9.3 Geopolitical Shifts
- Transit states might alter their regulatory regimes, tariffs or transit-policies, potentially increasing cost or risk.
- New sanctions regimes, conflict zones, or climate-events may disrupt sections of the corridor or prompt re-routing.
- Rival corridors may emerge (e.g., via Arctic routes, southern sea routes) which compete with the Eurasian Corridor.
9.4 Infrastructure Financing and Debt
- Large-scale infrastructure projects often carry risk of lumpy financing, cost-overruns or “debt-trap” criticisms (particularly in Belt-and-Road contexts).
- Ensuring corridor nodes are financially viable (throughput, volumes, economies) will be key.
10. Conclusion: A New Era of Connectivity
The development of the Eurasian Corridor marks a fundamental shift in how continents, economies and supply-chains are connected. What was once maritime-centric is now opening to a more diversified geography of trade, in which land-based corridors take centre stage. For trade, this means faster transit, new route options and more integrated markets. For countries, especially those previously on the periphery, it means a chance to become hubs rather than by-pass regions. For companies and investors, it means new logistics models and infrastructure opportunities.
The corridor won’t replace sea shipping entirely—maritime will still carry the bulk of global trade for the foreseeable future. But the Eurasian Corridor will increasingly reshape the premium, high-value, time-sensitive, and risk-diverse segments of global logistics. It will influence where factories locate, how supply chains are organised, and which regions become new economic growth poles.

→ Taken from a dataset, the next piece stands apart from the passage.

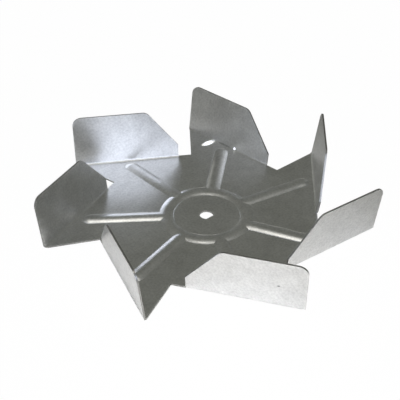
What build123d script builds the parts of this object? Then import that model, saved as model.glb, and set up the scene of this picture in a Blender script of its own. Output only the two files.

From a strategic outlook, the Eurasian Corridor is emblematic of a more interconnected, multipolar world in which transport-infrastructure is a vector of economic and geopolitical power. The countries that master the logistics, customs, transit governance, technology and infrastructure of those corridors will gain competitive advantage.
In summary: the “Eurasian Corridor” is more than a transport route—it is a mindset shift in global trade geography. Recognising and engaging with it now offers businesses, nations and investors a chance to be part of the next wave of global connectivity.